Commentary projects: how to annotate effectively
A commentary is strongest when it avoids two extremes:
- Only grammar notes (accurate but interpretively thin).
- Only thematic claims (interesting but not grounded).
A balanced annotation set includes:
- Grammar/syntax that truly matters (unusual construction, delayed verb, ambiguous attachment).
- Diction: why this word, not a synonym?
- Word order: what is emphasized by placement?
- Sound/structure: repetition, pauses, pacing.
- Interpretive payoff: a one-sentence explanation of effect.
Comparative projects: building a fair comparison
If you compare two poems/passages, don’t force them into sameness. Comparison works best when you use a shared lens (like leadership, divine pressure, the self as speaker) but allow differences to remain meaningful.
A strong comparison structure:
- Establish a shared theme/question.
- Analyze passage A with specific features.
- Analyze passage B with specific features.

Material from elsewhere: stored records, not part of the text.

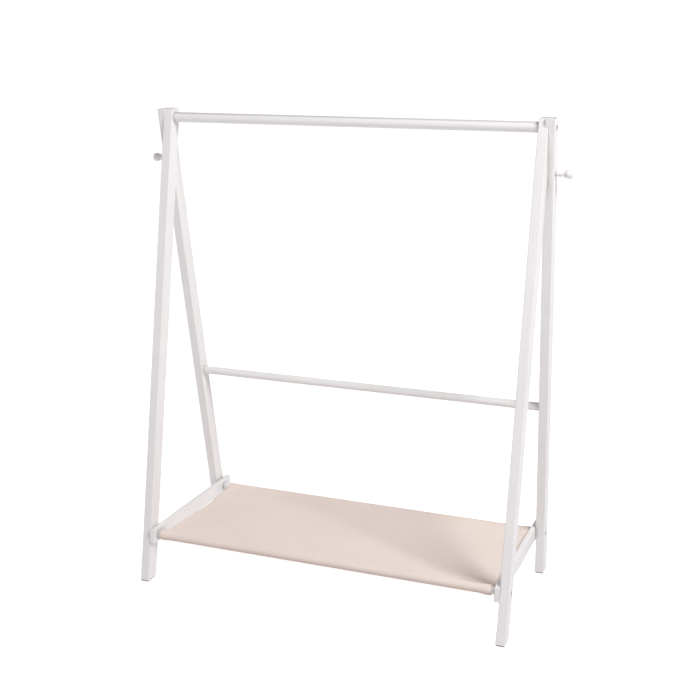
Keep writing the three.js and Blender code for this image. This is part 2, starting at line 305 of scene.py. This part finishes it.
def painted_wood(name, turn, top_shade=0.0):
    """White satin paint over pine: brush lines and a trace of grain along the bar, and paint
    thinner at its edges.
    It also carries painted shade: greyer in its crevices, and darker by the given amount where it
    faces straight up."""
    material = new_material(name)
    surface = Surface(material)
    tree = surface.tree
    place = object_space(tree)
    along = stretched(tree, place, (1.0, 1.0, 1.0), turn)
    grain = noise_node(tree, stretched(tree, along, (260.0, 260.0, 4.0)), 1.0, 3.0, 0.55)
    brush = noise_node(tree, stretched(tree, along, (900.0, 900.0, 9.0)), 1.0, 2.0, 0.6)
    clouds = noise_node(tree, place, 9.0, 2.0, 0.5)
    orange_peel = noise_node(tree, place, 700.0, 1.0, 0.5)
    specks = noise_node(tree, place, 170.0, 2.0, 0.5)
    worn = math_node(
        tree, "MULTIPLY", edge_mask(tree, 0.0022), remap(tree, clouds, 0.42, 0.66, 0.15, 0.85)
    )
    tone = math_node(tree, "MULTIPLY_ADD", grain, 0.45, math_node(tree, "MULTIPLY", clouds, 0.55))
    shade = remap(tree, tone, 0.34, 0.66, 0.0, 0.75)
    colour = blend_colours(tree, shade, PAINT, PAINT_SHADE)
    colour = blend_colours(tree, math_node(tree, "MULTIPLY", worn, 0.5), colour, PAINT_THIN)
    knots = remap(tree, specks, 0.73, 0.80, 0.0, 0.35)
    colour = blend_colours(tree, knots, colour, PAINT_THIN)
    # painted shade: crevices greyed where ambient occlusion finds them closed in
    crevice_shade = remap(tree, openness(tree, 0.025), 0.25, 0.80, 0.62, 0.0)
    colour = blend_colours(tree, crevice_shade, colour, PAINT_CREVICE_SHADE)
    # painted shade: darkens faces turned up, such as the leg tops and the hanging rail's top
    if top_shade:
        top_shade_mask = remap(tree, upness(tree), 0.62, 0.92, 0.0, top_shade)
        colour = blend_colours(tree, top_shade_mask, colour, PAINT_TOP_SHADE)
    surface.link(colour, "Base Color")
    rough = math_node(tree, "MULTIPLY_ADD", brush, 0.16, 0.34)
    rough = math_node(tree, "MULTIPLY_ADD", worn, 0.12, rough)
    surface.link(rough, "Roughness")
    surface.set("IOR", 1.47)
    surface.set("Specular IOR Level", 0.42)
    relief = math_node(tree, "MULTIPLY_ADD", grain, 0.7, math_node(tree, "MULTIPLY", brush, 0.3))
    normal = bump_node(tree, relief, 0.35, 0.0002)
    normal = bump_node(tree, orange_peel, 0.12, 0.0001, normal)
    surface.link(normal, "Normal")
    return material


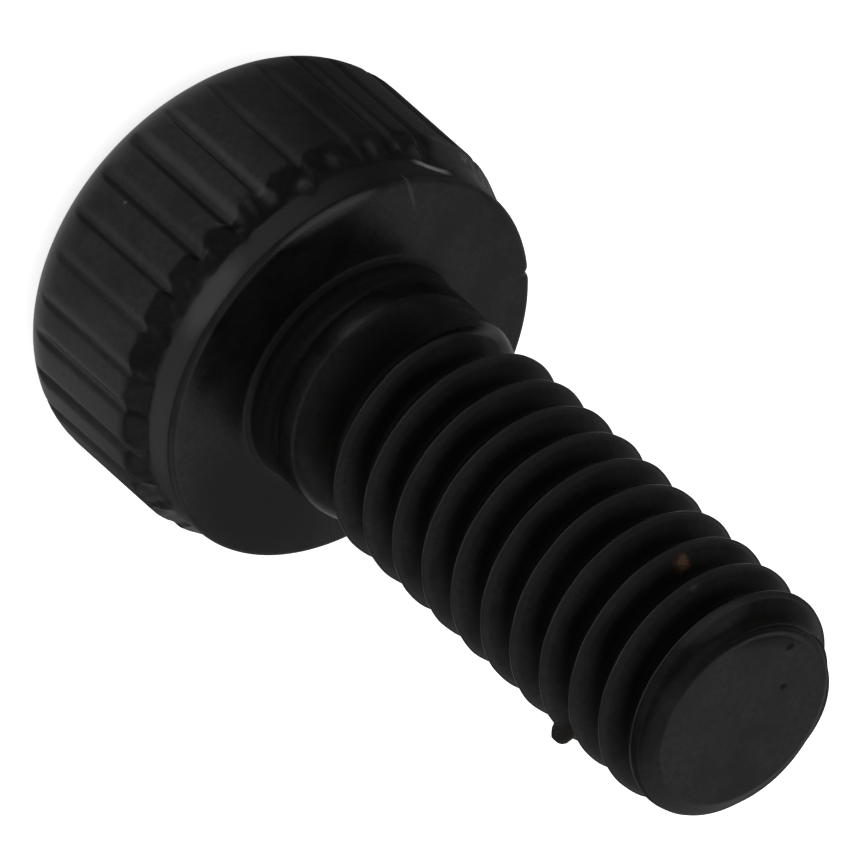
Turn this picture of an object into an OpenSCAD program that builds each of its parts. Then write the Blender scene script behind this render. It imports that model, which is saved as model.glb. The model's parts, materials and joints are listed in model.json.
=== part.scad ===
// A black hex socket cap screw, M2.5 by 6, with a straight-knurled head.
// It stands on the flat top of its head, with the thread pointing up along +Z.
// The origin is the middle of the head's flat top. All sizes are in millimetres.

/* [Head] */
// Diameter of the head over the lands of the knurl
head_d = 4.34; // [4:0.01:4.7]
// Height of the head, from its flat top to the bearing face
head_h = 2.36; // [2.2:0.01:2.7]
// Radius of the rounded edge round the flat top
top_edge_r = 0.61; // [0.2:0.01:0.7]
// Diameter of the plain collar beside the bearing face
collar_d = 4.06; // [3.6:0.01:4.1]
// Height of the plain collar
collar_h = 0.36; // [0.2:0.01:0.5]
// Height of the slope from the knurl down to the collar
shoulder_h = 0.2; // [0.1:0.01:0.35]
// Bevel that breaks the edge of the bearing face
bearing_bevel = 0.04; // [0.02:0.01:0.1]

/* [Knurl] */
// Number of grooves round the head
groove_count = 30; // [20:1:40]
// Azimuth of the first groove
groove_azimuth = 8.9; // [0:0.1:12]
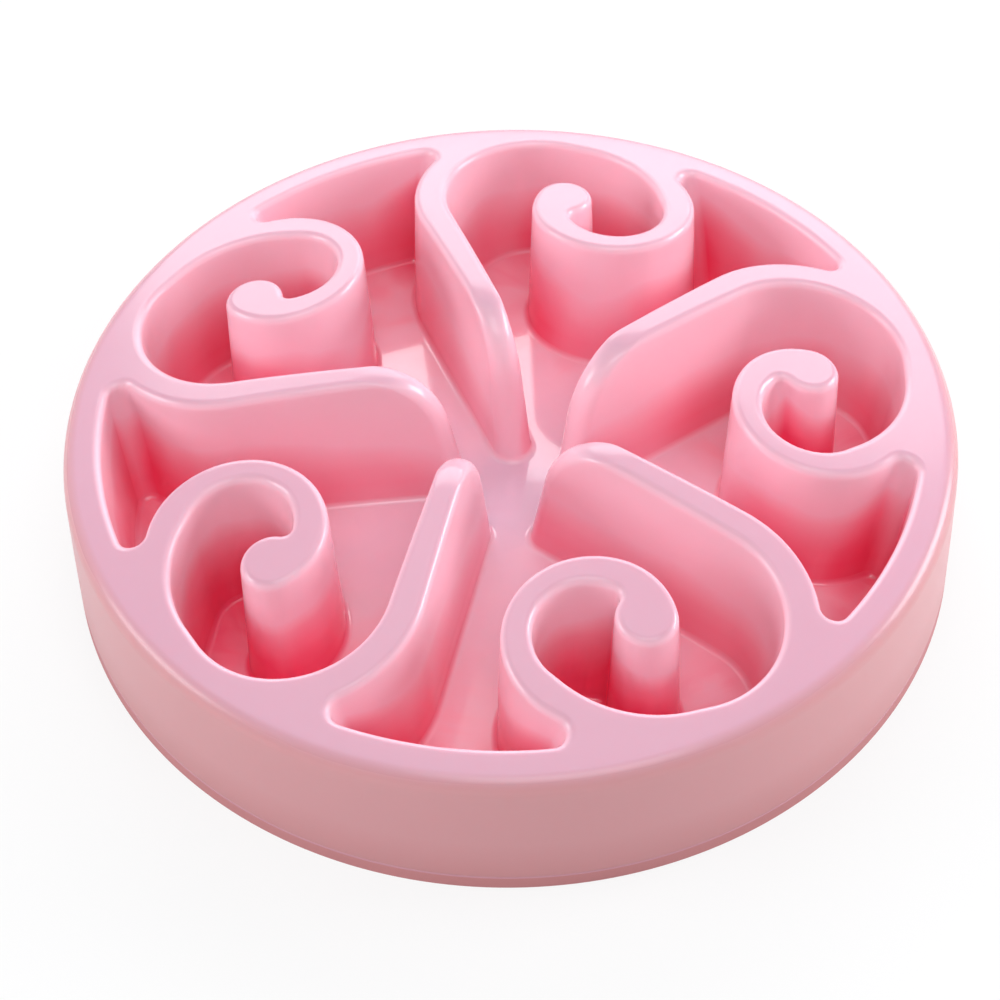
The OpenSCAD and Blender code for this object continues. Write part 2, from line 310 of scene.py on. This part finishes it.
def scroll_circles(s, drop):
    """The circles that the edge of the wells runs round in one scroll, as (middle, radius).

    A radius is positive where the circle is open space and negative where it is ridge.
    """
    lean = drop * math.tan(s.well_draft)
    swell = drop * math.tan(s.ridge_draft)
    outer = s.rim_d / 2 - s.rim_w - lean
    well = toward(WELL_TURN) * (s.rim_d / 2 - s.rim_w - s.well_r)
    curl = well + CURL_SHARE * s.well_r
    curl_r = s.well_r * CURL_R_SHARE + swell
    curl_end_r = s.well_r * CURL_END_R_SHARE + swell
    curl_end = curl + toward(CURL_END_TURN) * (curl_r - curl_end_r)
    bulb_r = s.bulb_r + swell
    bulb = curl_end + toward(BULB_TURN) * (curl_end_r - bulb_r)
    hook = well + HOOK_SHARE * s.well_r
    hook_r = s.well_r * HOOK_R_SHARE - (lean + swell) / 2
    notch = hook + meet(hook_r - s.notch_r, bulb - hook, bulb_r + s.notch_r, 1)
    shoulder = well + SHOULDER_SHARE * s.well_r
    bend_r = s.well_r + s.fin_root_t + swell
    nose = TIP_SHARE * (s.rim_d / 2) - toward(FIN_TURN) * (nose_back(s, drop) + s.fin_end_r)
    return [
        (Vector((0, 0)), outer),
        (meet(outer - s.pocket_r, curl, curl_r + s.pocket_r, -1), s.pocket_r),
        (curl, -curl_r),
        (curl_end, -curl_end_r),
        (bulb, -bulb_r),
        (notch, s.notch_r),
        (hook, hook_r),
        (shoulder, s.well_r * SHOULDER_R_SHARE - lean),
        (well, s.well_r - lean),
        (nose, -s.fin_end_r - swell),
        (well, -bend_r),
        (meet(outer - s.pocket_r, well, bend_r + s.pocket_r, 1), s.pocket_r),
    ]


def side_angle(a, b):
    """Direction square to the straight line from circle a to circle b, pointing into the open space."""
    step = b[0] - a[0]
    ratio = (b[1] - a[1]) / step.length
    return angle_of(step) + math.degrees(math.acos(max(-1.0, min(1.0, ratio))))


def sweep(a, b, sign, slack=20):
    """Angle from a to b, turning left for open circles and right for ridges."""
    turn = (sign * (b - a) + slack) % 360 - slack
    return sign * max(0.0, turn)


def wells_outline(s, drop, grow, lower=0.0):
    """The outline round all the wells at a drop below the top, moved out into the ridges by grow.

    It lies lower than that drop by the length given last.
    """
    circles = []
    for turn in range(SCROLLS):
        spin = Matrix.Rotation(math.radians(turn * 360 / SCROLLS), 2)
        circles += [(spin @ middle, radius) for middle, radius in scroll_circles(s, drop)]
    count = len(circles)
    arcs = []
    for i, (middle, radius) in enumerate(circles):
        steps = STEPS[i % len(STEPS)]
        first = side_angle(circles[i - 1], circles[i])
        turn = sweep(first, side_angle(circles[i], circles[(i + 1) % count]), math.copysign(1, radius))
        reach = radius + grow
        arcs.append([middle - toward(first + turn * (j + 0.5) / steps) * reach for j in range(steps)])
    spots = []
    for i, arc_spots in enumerate(arcs):
        parts = STRAIGHT_STEPS[i % len(STEPS)] + 1
        following = arcs[(i + 1) % count][0]
        spots += arc_spots + [arc_spots[-1].lerp(following, j / parts) for j in range(1, parts)]
    return [Vector((spot.x, spot.y, height(s, spot.length, drop) - lower)) for spot in spots]


def first_ring(bm, points):
    """A closed ring of edges through the points."""
    ring = bmesh.ops.create_circle(bm, cap_ends=False, segments=len(points), radius=1)["verts"]
    for vert, point in zip(ring, points):
        vert.co = point
    return ring


def ring_edges(bm, ring):
    return [bm.edges.get((a, b)) for a, b in zip(ring, ring[1:] + ring[:1])]


def next_ring(bm, ring, points):
    """Extrudes a ring to the next outline and returns the new ring."""
    made = bmesh.ops.extrude_edge_only(bm, edges=ring_edges(bm, ring))["geom"]
    fresh = {item for item in made if isinstance(item, bmesh.types.BMVert)}
    follow = []
    for vert in ring:
        others = [edge.other_vert(vert) for edge in vert.link_edges]
        follow.append(next(other for other in others if other in fresh))
    for vert, point in zip(follow, points):
        vert.co = point
    return follow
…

- Conclude with what the difference means (different genre goals, different moral framing, different emotional register).
Example: translating with commentary (mini-model)
If you translate a line and add a note like:
- “I translate adjective X before noun Y even though Latin separates them, because English requires it; however, the separation in Latin delays the noun and builds suspense.”
…you are demonstrating exactly the kind of bilingual awareness poetry demands.
Exam Focus
- Typical question patterns
- Produce an interpretive analysis supported by specific Latin evidence.
- Explain translation decisions and what is lost or preserved from Latin artistry.
- Compare passages with attention to technique, not just content.
- Common mistakes
- Writing a “book report” summary instead of a language-driven argument.
- Using long quotations without explaining individual words/choices.
- Making claims about meter or devices without pointing to where they occur in the Latin.